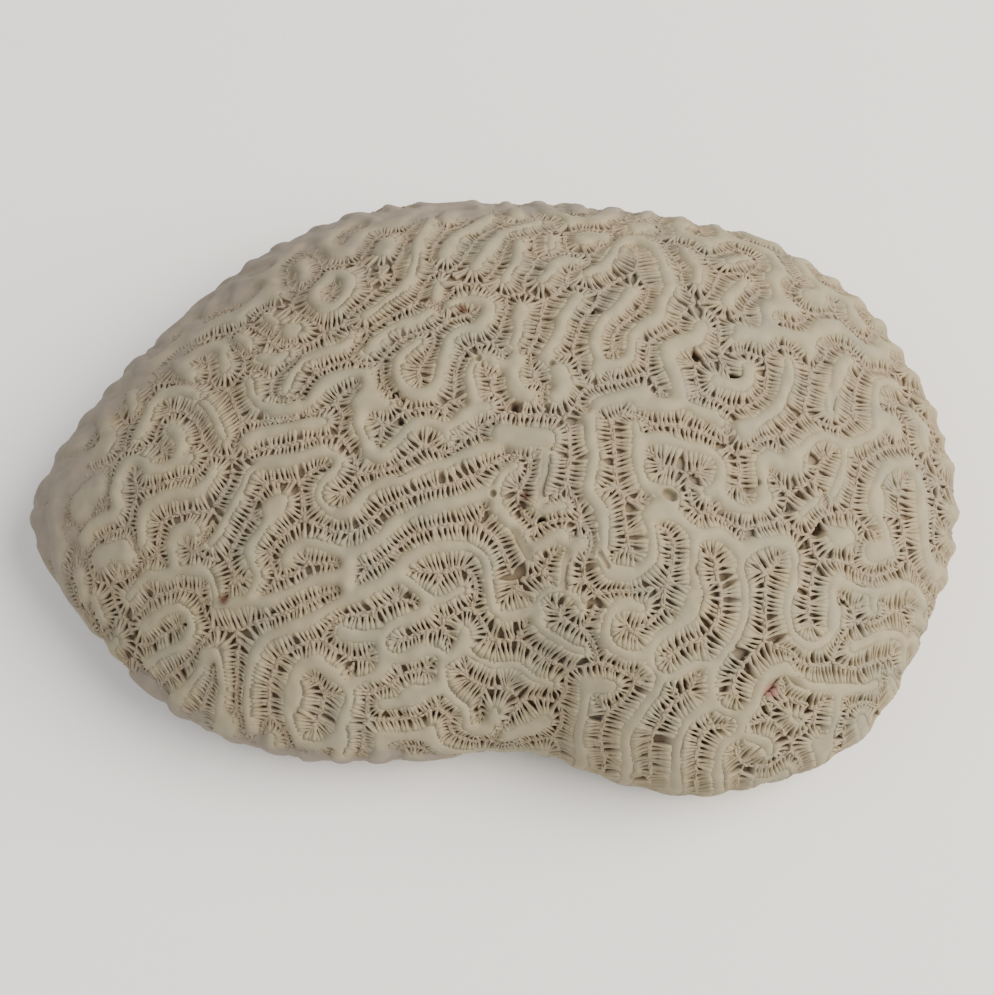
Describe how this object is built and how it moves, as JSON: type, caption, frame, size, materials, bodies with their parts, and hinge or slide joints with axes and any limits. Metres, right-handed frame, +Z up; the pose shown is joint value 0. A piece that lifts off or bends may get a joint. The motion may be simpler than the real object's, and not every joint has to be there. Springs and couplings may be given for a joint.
{
  "type": "brain coral",
  "caption": "Low domed skeleton of a brain coral, its top and sides covered in meandering ridges and comb-filled valleys, cut off flat below to lie on a shelf.",
  "frame": {"origin": "middle of the bounding box's underside, on the flat cut the coral rests on", "axes": "+Z up out of the flat cut through the top of the dome, +X along the longest side towards the blunt, broad end, +Y away from the notched front"},
  "size_m": [0.141, 0.0972, 0.0379],
  "materials": {
    "aragonite": "matt, dry porous aragonite"
  },
  "bodies": {
    "root": {"coral_skeleton": "aragonite"}
  },
  "joints": []
}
• • • • •
* Task *
Copy out all of the lines above exactly.

* Worked answer *
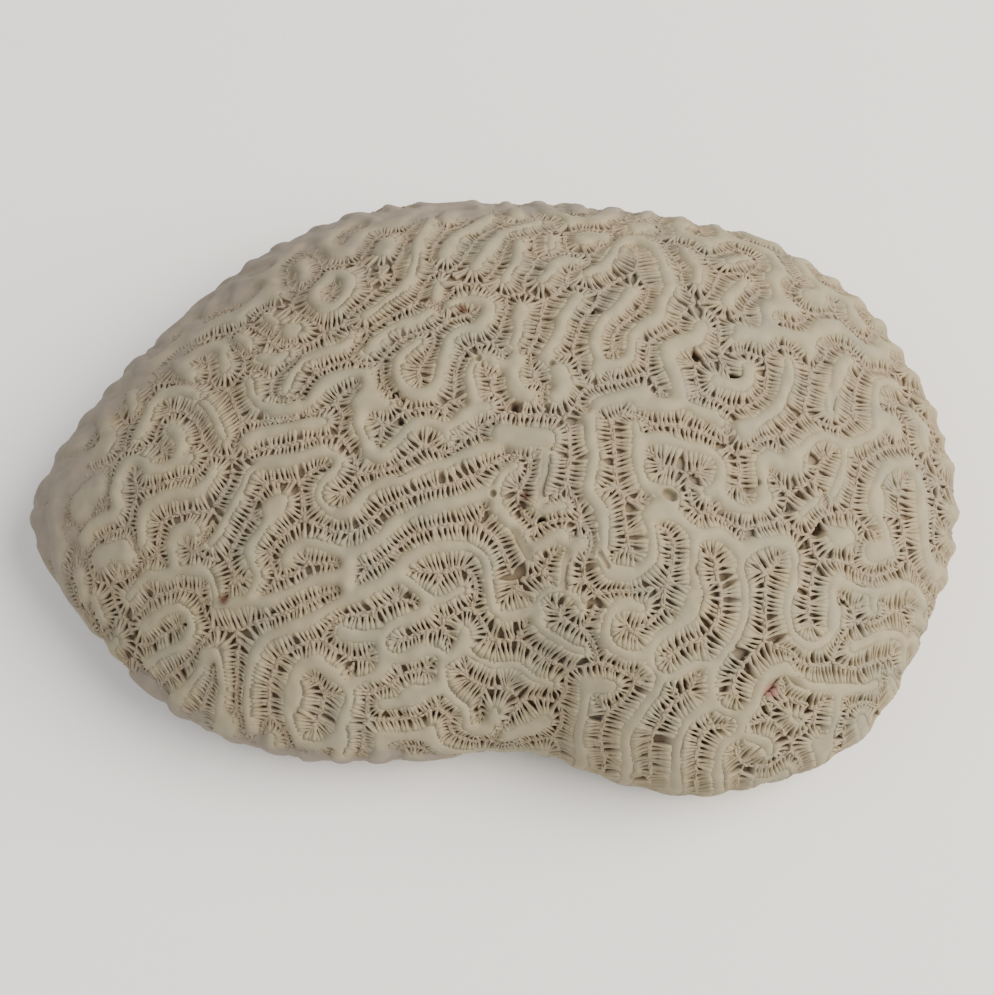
Describe how this object is built and how it moves, as JSON: type, caption, frame, size, materials, bodies with their parts, and hinge or slide joints with axes and any limits. Metres, right-handed frame, +Z up; the pose shown is joint value 0. A piece that lifts off or bends may get a joint. The motion may be simpler than the real object's, and not every joint has to be there. Springs and couplings may be given for a joint.
{
  "type": "brain coral",
  "caption": "Low domed skeleton of a brain coral, its top and sides covered in meandering ridges and comb-filled valleys, cut off flat below to lie on a shelf.",
  "frame": {"origin": "middle of the bounding box's underside, on the flat cut the coral rests on", "axes": "+Z up out of the flat cut through the top of the dome, +X along the longest side towards the blunt, broad end, +Y away from the notched front"},
  "size_m": [0.141, 0.0972, 0.0379],
  "materials": {
    "aragonite": "matt, dry porous aragonite"
  },
  "bodies": {
    "root": {"coral_skeleton": "aragonite"}
  },
  "joints": []
}